Exponential Decay outside of the Light Cone for the Pseudo-Relativistic Non-Autonomous Schrödinger Equation
Sébastien Breteaux, Jérémy Faupin, Viviana Grasselli
TL;DR
This work addresses propagation speed in the semi-relativistic Schrödinger equation $i\partial_t\psi_t=(\langle\nabla\rangle+V_t)\psi_t$ by developing a maximal velocity bound.
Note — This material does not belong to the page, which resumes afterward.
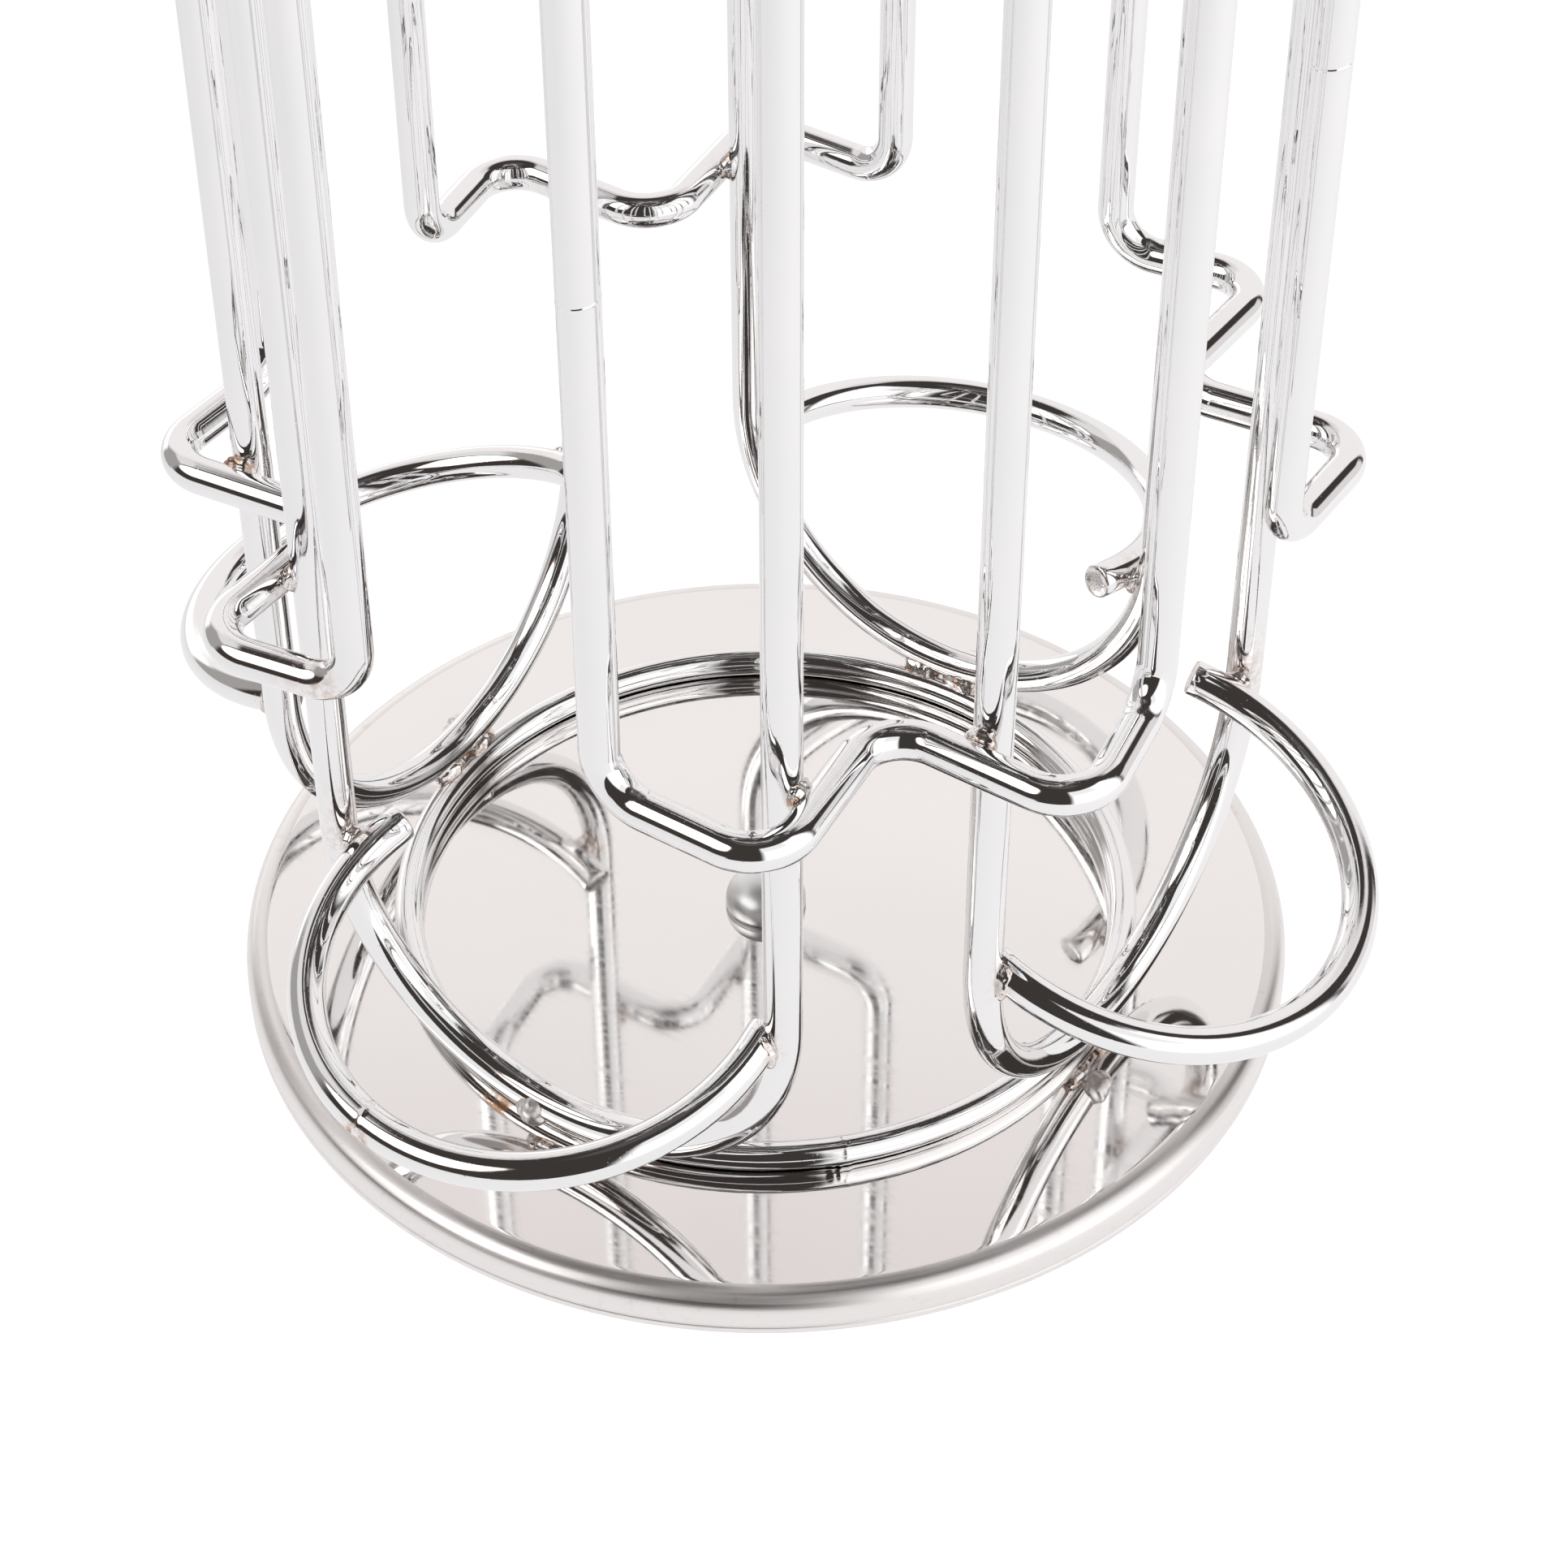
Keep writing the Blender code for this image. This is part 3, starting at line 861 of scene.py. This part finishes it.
def base_ring_wire():
    """The ring on the disc: a butt seam with three lumps under its outer side, and a burn near a weld."""
    outward, _ = frame_at(RING_SEAM)
    place = outward * RING_RADIUS + UP * BASE_RING_HEIGHT
    along = mark_near(dense_base, place)
    _, way = base_ring_path.at(along)
    low_side = place + outward * 1.5 - UP * 1.3
    bumps = []
    for off, height in ((-1.5, 0.10), (-0.5, 0.16), (0.7, 0.12)):
        bumps.append((along + off, low_side + way * off, height, 0.55))
    burn_out, _ = frame_at(RING_BURN)
    burn = burn_out * (RING_RADIUS + 2.2) + UP * (BASE_RING_HEIGHT + 0.2)
    worn = near_spots(dense_base) + [(place, 3.0, 0.4), (burn, 3.6, 4.5)]
    wire("base_ring_wire", base_ring_path, RING_WIRE, "base_ring", [(along, 0.03, 0.4, 0.3)], worn, bumps)


def top_ring_wire():
    outward, _ = frame_at(RING_SEAM)
    place = outward * -RING_RADIUS + UP * TOP_RING_HEIGHT
    seams = [(mark_near(dense_top, place), 0.04, 0.4, 0.3)]
    wire("top_ring_wire", top_ring_path, RING_WIRE, "top_ring", seams, near_spots(dense_top))


for i in range(4):
    guide_wire(i)
    column_wire(i)
    loop_wire(i)
base_ring_wire()
top_ring_wire()
weld_piece("guide_welds", guide_beads, WELD)
weld_piece("loop_welds", loop_beads, CLEAN_WELD)
weld_piece("ring_welds", ring_beads, WELD)
weld_piece("ring_weld_toes", toe_beads, HAZY_WELD)

# -------- base disc


def build_base_disc():
    """The mirror disc: flat top, rolled rim, and a thin skirt with a groove round it. The rim and the
    skirt carry the satin finish."""
    roll = (DISC_RADIUS - DISC_ROLL_WIDTH, DISC_TOP - DISC_ROLL_HEIGHT)
    under = DISC_TOP - DISC_SHEET
    profile = [(CENTRE_HOLE, under + 0.15), (CENTRE_HOLE, DISC_TOP - 0.15), (CENTRE_HOLE + 0.15, DISC_TOP)]
    profile += [(CENTRE_HOLE + 0.4, DISC_TOP), (20.0, DISC_TOP), (45.0, DISC_TOP), (70.0, DISC_TOP)]
    profile += [(roll[0] - 0.5, DISC_TOP)]
    profile += quarter(roll, DISC_ROLL_WIDTH, DISC_ROLL_HEIGHT, 90.0, 0.0, 22)
    for k in range(9):
        groove = 0.16 * math.cos(math.pi * (k / 8.0 - 0.5)) ** 2
        profile.append((DISC_RADIUS - groove, DISC_SKIRT_BOTTOM + 1.75 - 0.1 * k))
    profile.append((DISC_RADIUS, DISC_SKIRT_BOTTOM + 0.4))
    profile += quarter((DISC_RADIUS - 0.5, DISC_SKIRT_BOTTOM + 0.4), 0.5, 0.4, 0.0, -180.0, 8)[1:]
    profile += quarter(roll, DISC_ROLL_WIDTH - DISC_SHEET, DISC_ROLL_HEIGHT - DISC_SHEET, 0.0, 90.0, 12)
    profile += [(60.0, under), (CENTRE_HOLE + 0.3, under)]
    mesh = turned_mesh("base_disc_sheet", profile, 360)
    mesh.materials.append(POLISHED)
    mesh.materials.append(EDGE)
    for face in mesh.polygons:
        centre = face.center / MM
        if math.hypot(centre.x, centre.y) > roll[0] + 0.02:
            face.material_index = 1
    return add_piece("base_disc_sheet", mesh, POLISHED, "tower", ["base_disc"])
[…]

The authors adapt a unitary-conjugation/analytic framework to the pseudo-relativistic kinetic energy, deriving a precise bound $\|\mathbf{1}_Y U_t \mathbf{1}_X\|_{\mathcal{B}(L^2)}\le e^{t-\mathrm{dist}(X,Y)}$ for convex regions and a sharper decay $\le e^{-2\delta}$ outside the light cone, with $\delta=\mathrm{dist}(Y, X+B(0,t))$. They also provide a practical condition ensuring the existence of a unitary propagator for time-dependent potentials via a decomposition $V_t=V_{\infty,t}+V_{\mathcal B,t}$ and the KLMN theorem, and discuss sharpness and extensions to nonconvex sets. The results have implications for relativistic quantum propagation in the continuum and for nonlinear applications, as highlighted by a companion work on the pseudo-relativistic Hartree equation.
Abstract
We establish a maximal velocity bound for a pseudo-relativistic quantum particle in an external time-dependent potential. Our estimate shows that the probability for the particle, starting in a convex set $X\subset\mathbb{R}^d$ at $t=0$, to reach a convex set $Y\subset\mathbb{R}^d$ at a time $t>0$, is bounded by $e^{-2δ}$ where $δ$ is the distance from $Y$ to the section at time $t$ of the light cone generated by $X$.